▶ Task directions: Write out the full listing again, exactly as it stands.
─── Supplied information
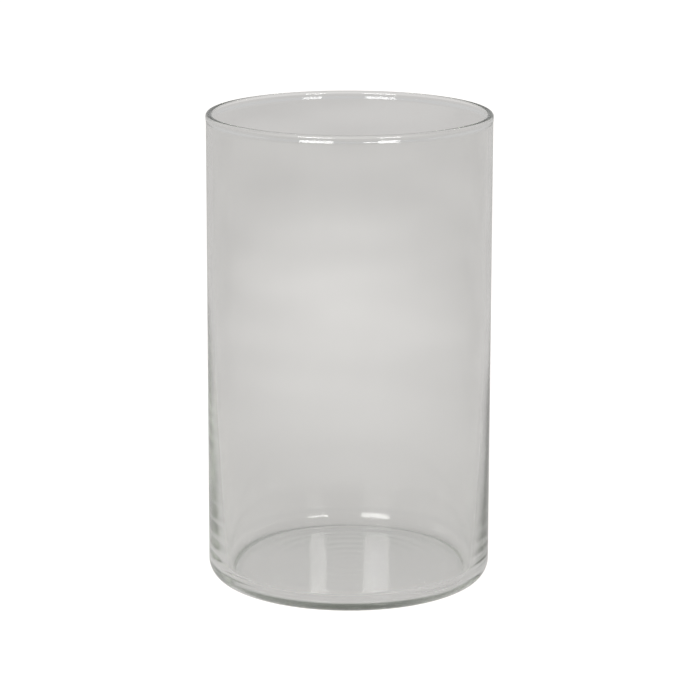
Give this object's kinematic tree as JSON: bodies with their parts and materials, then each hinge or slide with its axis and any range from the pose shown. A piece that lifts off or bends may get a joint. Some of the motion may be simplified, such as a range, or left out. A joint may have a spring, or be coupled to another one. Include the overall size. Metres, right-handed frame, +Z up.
{
  "type": "glass cylinder vase",
  "caption": "Straight clear-glass cylinder vase with a beaded fire-polished rim, a thick rounded heel and a shallow push-up under its base, for flowers and water.",
  "frame": {"origin": "on the vase's axis, in the plane of the ring that it stands on", "axes": "+Z up along the vase's axis, out of its mouth; X and Y are any pair, because the vase is round"},
  "size_m": [0.15, 0.15, 0.25],
  "materials": {
    "glass": "clear, fire polished, faintly grey-green where thick"
  },
  "bodies": {
    "root": {"glass_vase": "glass"}
  },
  "joints": []
}
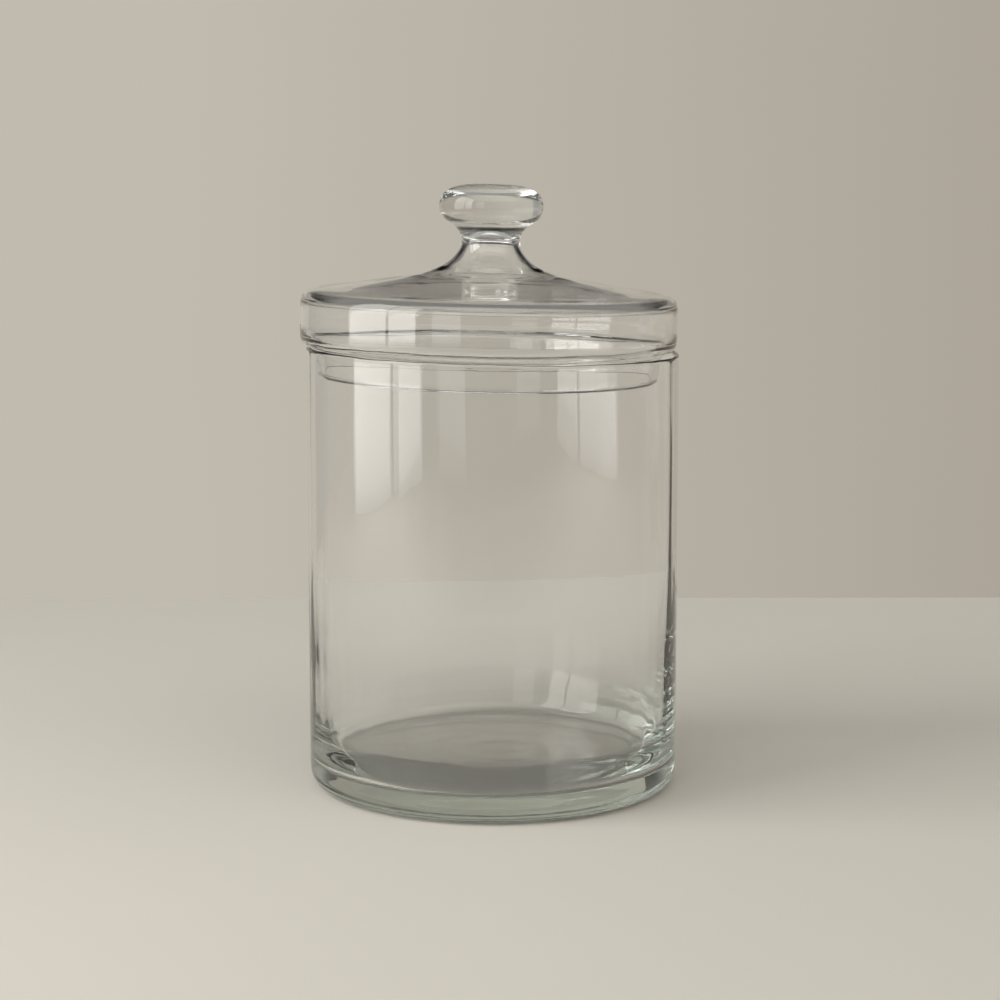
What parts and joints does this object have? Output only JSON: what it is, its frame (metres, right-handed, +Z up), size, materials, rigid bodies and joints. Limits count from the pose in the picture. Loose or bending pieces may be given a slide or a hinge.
──────
▶ Complete response:
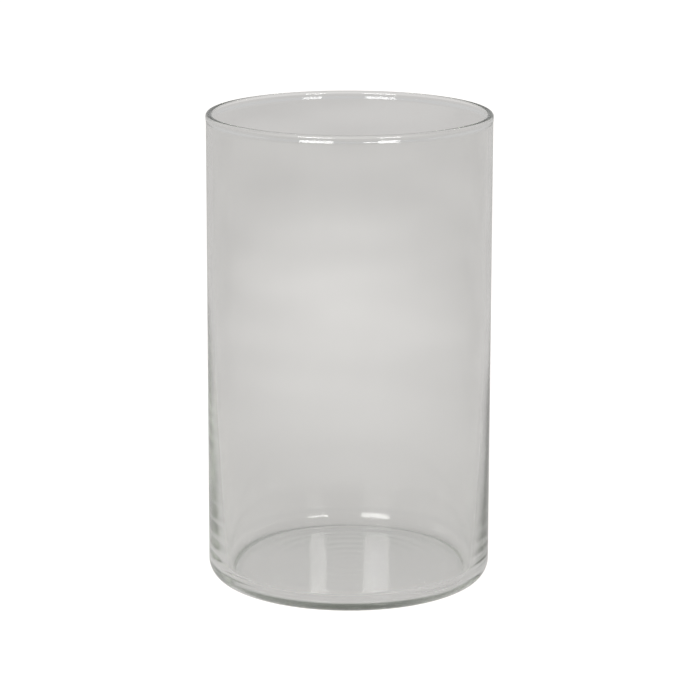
Give this object's kinematic tree as JSON: bodies with their parts and materials, then each hinge or slide with its axis and any range from the pose shown. A piece that lifts off or bends may get a joint. Some of the motion may be simplified, such as a range, or left out. A joint may have a spring, or be coupled to another one. Include the overall size. Metres, right-handed frame, +Z up.
{
  "type": "glass cylinder vase",
  "caption": "Straight clear-glass cylinder vase with a beaded fire-polished rim, a thick rounded heel and a shallow push-up under its base, for flowers and water.",
  "frame": {"origin": "on the vase's axis, in the plane of the ring that it stands on", "axes": "+Z up along the vase's axis, out of its mouth; X and Y are any pair, because the vase is round"},
  "size_m": [0.15, 0.15, 0.25],
  "materials": {
    "glass": "clear, fire polished, faintly grey-green where thick"
  },
  "bodies": {
    "root": {"glass_vase": "glass"}
  },
  "joints": []
}
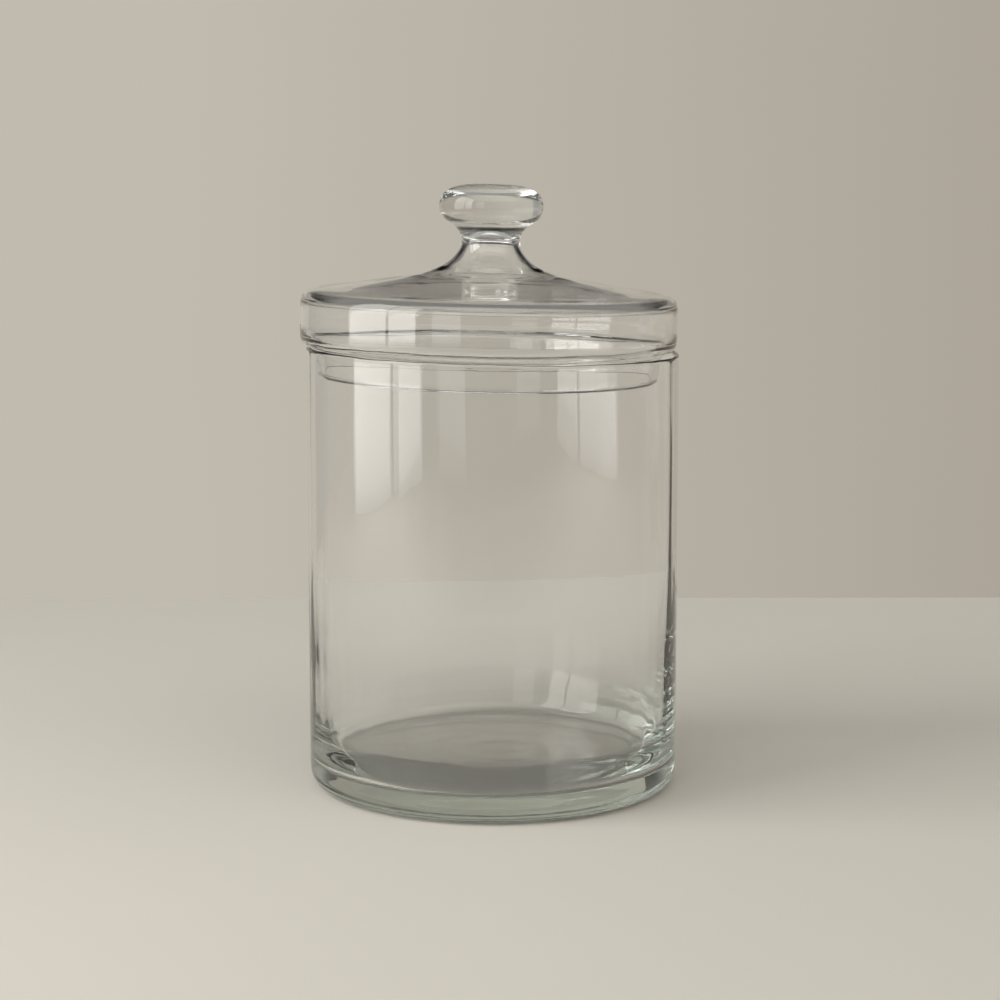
What parts and joints does this object have? Output only JSON: what it is, its frame (metres, right-handed, +Z up), size, materials, rigid bodies and joints. Limits count from the pose in the picture. Loose or bending pieces may be given a slide or a hinge.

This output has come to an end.